14 Saül lui demanda : « Quelle apparence a-t-il ? », et la femme répondit : « C’est un vieillard qui monte, il est drapé dans un manteau. » Alors Saül sut que c’était Samuel et, s’inclinant la face contre terre, il se prosterna.

15 Samuel dit à Saül : « Pourquoi m’astu dérangé en me faisant évoquer ? » Saül dit : « Je suis dans une grande angoisse. Les Philistins me font la guerre et Dieu s’est détourné de moi, il ne me répond plus, ni par les prophètes, ni en songe. Alors je t’ai appelé pour que tu m’indiques ce que je dois faire. » 16 Samuel dit : « Pourquoi me consulter, quand Yahvé s’est détourné de toi et est devenu ton adversaire ? 17 Yahvé a fait pour un autre comme il t’avait dit par mon entremise : il a arraché de ta main la royauté et l’a donnée à ton prochain, David,

18 parce que tu n’as pas écouté la voix de Yahvé, et que tu n’as pas satisfait l’ardeur de sa colère contre Amaleq.
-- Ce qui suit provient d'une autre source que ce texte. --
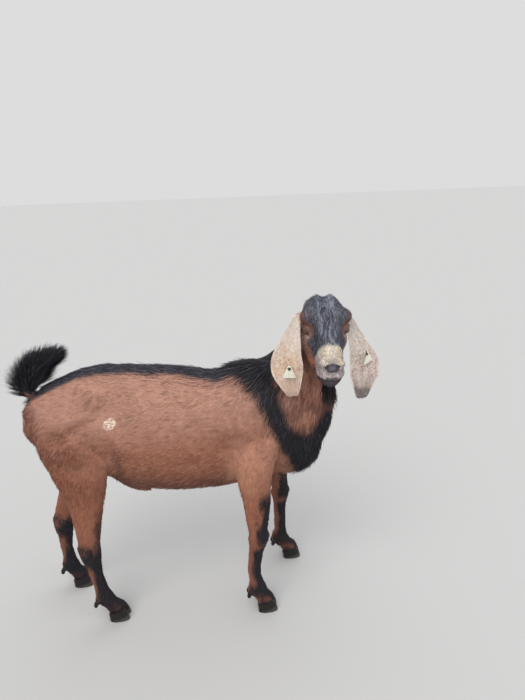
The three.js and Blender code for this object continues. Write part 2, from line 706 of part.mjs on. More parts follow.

C’est pour cela que Yahvé t’a traité de la sorte aujourd’hui. 19 De plus, Yahvé livrera avec toi Israël aux mains des Philistins ; demain, toi et tes fils, vous serez avec moi ;i l’armée d’Israël aussi, Yahvé la livrera aux mains des Philistins. »

i Au shéol, séjour commun de tous les morts, bons ou méchants, cf. Nb 16.33.

20 Aussitôt Saül tomba à terre de tout son long. Il était terrifié par les paroles de Samuel ; de plus, il était sans force, n’ayant rien mangé de tout le jour et de toute la nuit. 21 La femme vint à Saül, et, le voyant épouvanté, elle lui dit : « Vois, ta servante t’a obéi, j’ai risqué ma vie et j’ai obéi aux ordres que tu m’avais donnés. 22 Maintenant, je t’en prie, écoute à ton tour la voix de ta servante : laisse-moi te servir un morceau de pain et mange ; ainsi tu auras des forces pour te remettre en route. » 23 Saül refusa : « Je ne mangerai pas », dit-il. Mais ses serviteurs le pressèrent, ainsi que la femme, et il les écouta. Il se leva de terre et s’assit sur le divan. 24 La femme avait chez elle un veau à l’engrais. Vite, elle l’abattit et, prenant de la farine, elle pétrit et fit cuire des pains sans levain. 25 Elle servit Saül et ses gens. Ils mangèrent, puis se levèrent et partirent cette même nuit.